>> Begin Data lines

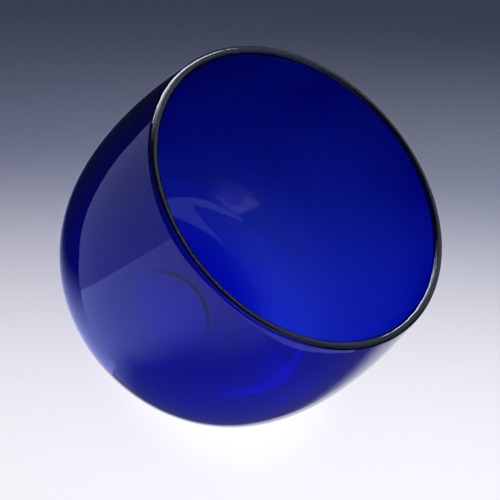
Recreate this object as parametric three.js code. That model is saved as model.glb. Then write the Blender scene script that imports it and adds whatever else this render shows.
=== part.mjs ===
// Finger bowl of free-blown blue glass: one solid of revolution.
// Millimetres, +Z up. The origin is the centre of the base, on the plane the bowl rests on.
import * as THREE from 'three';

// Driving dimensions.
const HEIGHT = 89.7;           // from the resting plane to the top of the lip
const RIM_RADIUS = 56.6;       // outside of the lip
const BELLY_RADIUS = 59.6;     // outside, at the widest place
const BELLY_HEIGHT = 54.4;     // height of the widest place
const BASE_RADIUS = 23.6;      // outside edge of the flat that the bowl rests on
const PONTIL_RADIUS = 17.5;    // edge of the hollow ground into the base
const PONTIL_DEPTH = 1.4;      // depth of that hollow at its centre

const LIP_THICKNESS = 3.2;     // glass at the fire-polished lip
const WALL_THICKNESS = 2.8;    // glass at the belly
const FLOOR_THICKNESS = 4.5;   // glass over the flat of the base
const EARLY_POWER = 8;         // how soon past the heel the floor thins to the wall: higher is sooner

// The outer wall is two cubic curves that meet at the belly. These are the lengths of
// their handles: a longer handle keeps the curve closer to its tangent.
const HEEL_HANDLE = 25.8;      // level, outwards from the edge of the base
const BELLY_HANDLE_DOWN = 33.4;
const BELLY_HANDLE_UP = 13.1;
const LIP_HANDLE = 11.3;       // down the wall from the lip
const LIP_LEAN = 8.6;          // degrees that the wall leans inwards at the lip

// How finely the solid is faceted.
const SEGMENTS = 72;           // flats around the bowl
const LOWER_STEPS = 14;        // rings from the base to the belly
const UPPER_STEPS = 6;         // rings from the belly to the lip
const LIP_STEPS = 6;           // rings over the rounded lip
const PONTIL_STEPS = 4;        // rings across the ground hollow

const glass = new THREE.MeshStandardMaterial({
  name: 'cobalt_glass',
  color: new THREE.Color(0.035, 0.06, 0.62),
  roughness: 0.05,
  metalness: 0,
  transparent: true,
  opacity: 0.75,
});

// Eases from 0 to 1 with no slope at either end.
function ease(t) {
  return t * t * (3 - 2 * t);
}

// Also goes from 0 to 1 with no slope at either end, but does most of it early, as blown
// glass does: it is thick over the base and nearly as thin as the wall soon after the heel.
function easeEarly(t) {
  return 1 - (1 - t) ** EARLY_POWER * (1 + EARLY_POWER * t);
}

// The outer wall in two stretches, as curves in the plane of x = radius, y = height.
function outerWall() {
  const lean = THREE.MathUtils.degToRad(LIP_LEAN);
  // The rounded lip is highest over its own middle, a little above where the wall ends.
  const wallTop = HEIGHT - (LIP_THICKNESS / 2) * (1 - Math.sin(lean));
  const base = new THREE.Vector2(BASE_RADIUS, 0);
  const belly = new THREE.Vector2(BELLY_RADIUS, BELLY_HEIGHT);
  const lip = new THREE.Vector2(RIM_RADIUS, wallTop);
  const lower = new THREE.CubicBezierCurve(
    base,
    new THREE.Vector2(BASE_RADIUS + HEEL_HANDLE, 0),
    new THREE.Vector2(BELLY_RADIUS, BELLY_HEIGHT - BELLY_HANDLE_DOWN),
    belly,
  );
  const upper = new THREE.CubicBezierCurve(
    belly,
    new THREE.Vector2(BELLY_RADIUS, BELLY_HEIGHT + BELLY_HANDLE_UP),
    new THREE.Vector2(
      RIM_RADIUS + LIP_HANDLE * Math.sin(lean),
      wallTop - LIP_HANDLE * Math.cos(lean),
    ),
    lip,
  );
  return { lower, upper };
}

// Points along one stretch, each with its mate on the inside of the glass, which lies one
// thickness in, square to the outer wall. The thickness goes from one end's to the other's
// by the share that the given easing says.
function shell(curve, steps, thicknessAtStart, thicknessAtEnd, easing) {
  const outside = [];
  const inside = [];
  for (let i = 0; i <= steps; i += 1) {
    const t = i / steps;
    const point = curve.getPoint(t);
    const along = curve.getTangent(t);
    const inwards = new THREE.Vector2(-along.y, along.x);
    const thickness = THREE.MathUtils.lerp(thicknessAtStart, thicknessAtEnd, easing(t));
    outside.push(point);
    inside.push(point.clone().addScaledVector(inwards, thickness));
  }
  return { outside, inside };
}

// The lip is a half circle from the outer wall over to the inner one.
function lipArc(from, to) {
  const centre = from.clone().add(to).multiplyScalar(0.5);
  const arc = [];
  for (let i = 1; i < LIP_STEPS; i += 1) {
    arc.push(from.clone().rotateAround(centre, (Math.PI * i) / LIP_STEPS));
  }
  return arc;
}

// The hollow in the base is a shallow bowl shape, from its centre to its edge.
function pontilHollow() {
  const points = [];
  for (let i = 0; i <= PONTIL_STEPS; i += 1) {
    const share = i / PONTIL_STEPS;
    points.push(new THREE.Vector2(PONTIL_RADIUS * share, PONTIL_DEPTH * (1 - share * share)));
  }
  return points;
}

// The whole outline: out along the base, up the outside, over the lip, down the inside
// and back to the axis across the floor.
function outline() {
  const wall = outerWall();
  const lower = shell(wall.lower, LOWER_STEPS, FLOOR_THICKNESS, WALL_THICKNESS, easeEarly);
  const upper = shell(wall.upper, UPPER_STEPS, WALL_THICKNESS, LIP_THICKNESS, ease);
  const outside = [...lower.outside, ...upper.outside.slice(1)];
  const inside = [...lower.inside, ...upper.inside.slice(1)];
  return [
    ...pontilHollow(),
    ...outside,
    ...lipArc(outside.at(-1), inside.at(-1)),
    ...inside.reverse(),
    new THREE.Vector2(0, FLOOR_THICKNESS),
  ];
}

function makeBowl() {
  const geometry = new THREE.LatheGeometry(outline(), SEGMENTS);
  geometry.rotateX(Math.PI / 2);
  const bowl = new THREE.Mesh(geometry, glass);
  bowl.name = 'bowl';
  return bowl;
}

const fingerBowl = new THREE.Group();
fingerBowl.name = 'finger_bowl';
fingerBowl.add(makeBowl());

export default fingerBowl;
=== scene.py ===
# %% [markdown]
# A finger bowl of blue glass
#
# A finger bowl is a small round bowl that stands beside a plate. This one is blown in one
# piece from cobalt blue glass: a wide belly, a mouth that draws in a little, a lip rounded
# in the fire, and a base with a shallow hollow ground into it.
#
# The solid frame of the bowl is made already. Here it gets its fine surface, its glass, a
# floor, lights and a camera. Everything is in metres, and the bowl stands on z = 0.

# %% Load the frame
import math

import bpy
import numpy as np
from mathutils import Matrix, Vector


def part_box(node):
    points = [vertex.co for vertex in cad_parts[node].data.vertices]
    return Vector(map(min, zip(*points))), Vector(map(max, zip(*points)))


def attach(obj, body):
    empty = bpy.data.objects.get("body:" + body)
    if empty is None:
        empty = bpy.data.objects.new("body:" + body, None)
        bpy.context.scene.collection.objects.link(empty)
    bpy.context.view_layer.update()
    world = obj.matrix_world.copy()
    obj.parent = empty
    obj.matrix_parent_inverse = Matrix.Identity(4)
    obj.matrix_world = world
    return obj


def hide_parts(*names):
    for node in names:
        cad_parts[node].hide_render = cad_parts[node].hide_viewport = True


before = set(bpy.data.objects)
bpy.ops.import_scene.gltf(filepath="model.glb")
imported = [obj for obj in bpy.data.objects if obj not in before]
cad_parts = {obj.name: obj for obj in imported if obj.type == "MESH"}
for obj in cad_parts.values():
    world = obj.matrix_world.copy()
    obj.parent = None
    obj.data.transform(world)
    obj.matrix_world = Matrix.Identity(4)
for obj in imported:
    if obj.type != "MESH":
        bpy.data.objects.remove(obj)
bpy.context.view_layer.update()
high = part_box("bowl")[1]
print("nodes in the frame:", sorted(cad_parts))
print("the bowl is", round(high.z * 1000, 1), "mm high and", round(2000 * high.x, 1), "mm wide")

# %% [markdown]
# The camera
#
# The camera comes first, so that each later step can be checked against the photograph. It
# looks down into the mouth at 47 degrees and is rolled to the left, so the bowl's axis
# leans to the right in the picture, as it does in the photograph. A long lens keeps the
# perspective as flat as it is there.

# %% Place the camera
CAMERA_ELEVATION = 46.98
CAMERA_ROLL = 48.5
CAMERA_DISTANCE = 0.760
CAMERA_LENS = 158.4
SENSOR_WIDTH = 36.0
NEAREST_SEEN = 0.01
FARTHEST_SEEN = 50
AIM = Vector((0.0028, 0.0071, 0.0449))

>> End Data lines

** Goal of the exercise **
Reproduce exactly the lines from the line with "const fingerBowl = new THREE.Group();" to the line with "bpy.data.objects.remove(obj)", both end lines included.

** Worked answer **
const fingerBowl = new THREE.Group();
fingerBowl.name = 'finger_bowl';
fingerBowl.add(makeBowl());

export default fingerBowl;
=== scene.py ===
# %% [markdown]
# A finger bowl of blue glass
#
# A finger bowl is a small round bowl that stands beside a plate. This one is blown in one
# piece from cobalt blue glass: a wide belly, a mouth that draws in a little, a lip rounded
# in the fire, and a base with a shallow hollow ground into it.
#
# The solid frame of the bowl is made already. Here it gets its fine surface, its glass, a
# floor, lights and a camera. Everything is in metres, and the bowl stands on z = 0.

# %% Load the frame
import math

import bpy
import numpy as np
from mathutils import Matrix, Vector


def part_box(node):
    points = [vertex.co for vertex in cad_parts[node].data.vertices]
    return Vector(map(min, zip(*points))), Vector(map(max, zip(*points)))


def attach(obj, body):
    empty = bpy.data.objects.get("body:" + body)
    if empty is None:
        empty = bpy.data.objects.new("body:" + body, None)
        bpy.context.scene.collection.objects.link(empty)
    bpy.context.view_layer.update()
    world = obj.matrix_world.copy()
    obj.parent = empty
    obj.matrix_parent_inverse = Matrix.Identity(4)
    obj.matrix_world = world
    return obj


def hide_parts(*names):
    for node in names:
        cad_parts[node].hide_render = cad_parts[node].hide_viewport = True


before = set(bpy.data.objects)
bpy.ops.import_scene.gltf(filepath="model.glb")
imported = [obj for obj in bpy.data.objects if obj not in before]
cad_parts = {obj.name: obj for obj in imported if obj.type == "MESH"}
for obj in cad_parts.values():
    world = obj.matrix_world.copy()
    obj.parent = None
    obj.data.transform(world)
    obj.matrix_world = Matrix.Identity(4)
for obj in imported:
    if obj.type != "MESH":
        bpy.data.objects.remove(obj)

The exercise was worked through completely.